Masih banyak kasus yang dialami oleh masyarakat, namun tidak mencuat ke permukaan.
Lalu apa alasan Kemendikbud mengeluarkan Permendikbud No.14 Tahun 2018 tersebut?
Dalam pertemuan dengan 50 orang Kompasianer pada Senin (6/8/2018) sore, Kepala Pusat Teknologi Informasi dan Komunikasi Pendidikan, Kemendikbud, Dr. Ir. Ari Santoso, DEA menjelaskan, dengan aturan baru tersebut diharapkan terjadi pemerataan sebaran anak didik, hilangnya ekslusivisme sekolah dan ada keadilan serta meringankan beban setiap calon peserta didik untuk mendapatkan bangku sekolah. Sekolah yang menerima siswa baru harus mengutamakan calon siswa dari wilayah terdekat, tanpa memerhitungkan Nilai Ebtanas Murni (NEM) siswa.
Dalam acara yang dipandu oleh Presenter Kompas TV Fristian Griec itu, Ari yang mewakili Menteri Pendidikan dan Kebudayaan Muhadjir Effendy memaparkan, aturan tersebut membuat siswa yang masuk di sebuah sekolah menjadi sangat beragam. Tidak ada lagi penumpukkan siswa pintar dan sekolah favorit, karena semua calon siswa mendapat kesempatan yang sama.
Sebelum ini penerimaan murid baru dilakukan berdasarkan NEM. Sekolah akan menerima murid dengan NEM tertinggi. Siswa dengan NEM lebih rendah akan turun urutannya sampai quota calon siswa terpenuhi. Calon siswa yang NEM-nya lebih rendah dari yang sudah mendaftar sesuai quota, tidak diterima.
Di sekolah lain pun sama, semua menerapkan sistem yang sama, cuma standar nilai yang diterima lebih rendah. Kedudukan sisa pendaftar seperti klasemen dalam sepak bola. Jika NEM yang lebih rendah akan turun posisinya. Jika turun terus melewati kuota yang dibutuhkan, terpaksa siswa ber-NEM rendah itu harus pontang-panting mencari sekolah lain.

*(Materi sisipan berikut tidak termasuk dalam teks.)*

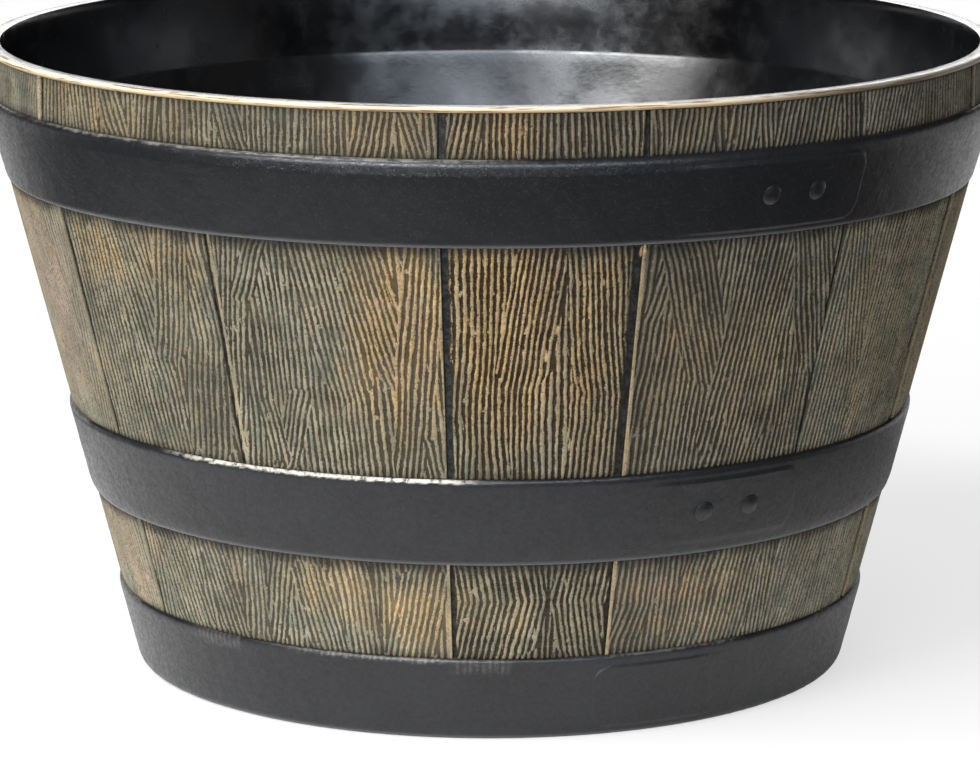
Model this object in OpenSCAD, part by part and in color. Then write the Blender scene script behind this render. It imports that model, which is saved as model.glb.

Sistem penerimaan berdasarkan NEM pada gilirannya akan membuat anak-anak dengan standar tertentu berkumpul. Yang pintar akan berkumpul di satu sekolah, sedangkan yang kurang pintar akan berkumpul di sekolah lain.
Dampak lainnya, penumpukan siswa bukan hanya dalam kecerdasan, tetapi juga latar belakang ekonomi keluarga si anak. Umumnya kecerdasan anak ada korelasinya dengan asupa gizi sehari-hari. Asupan gizi juga berkaitan dengan kesejahteraan keluarga. Umumnya anak-anak yang cerdas -- walau tidak semua -- berasal dari keluarga mampu.
Akibatnya, dengan sistem penerimaan berdasarkan NEM, maka sekolah favorit bukan saja dihuni anak-anak cerdas, tetapi juga datang dari kalangan keluarga mampu. Nah di sinilah eksklusivisme terjadi. Anak-anak akan merasa berbeda dengan anak-anak dari sekolah lain yang menerapkan standar lebih rendah atau lebih tinggi.
Secara tidak sadar, dengan kebijakan penerimaan murid baru dengan sistem NEM sekolah akan menciptakan kelas-kelas dalam diri siswa. Siswa sekolah unggulan akan merasa lebih baik dari sekolah non unggulan. Jika sudah dibiasakan dengan budaya berbeda dengan anak-anak lain, mereka akan sulit bersosialisasi dengan orang berbeda. Anak menjadi eksklusif, tidak memiliki kepekaan dan miskin empati. Itu akan terbawa terus sampai suatu saat anak-anak akan hidup di dalam masyarakat.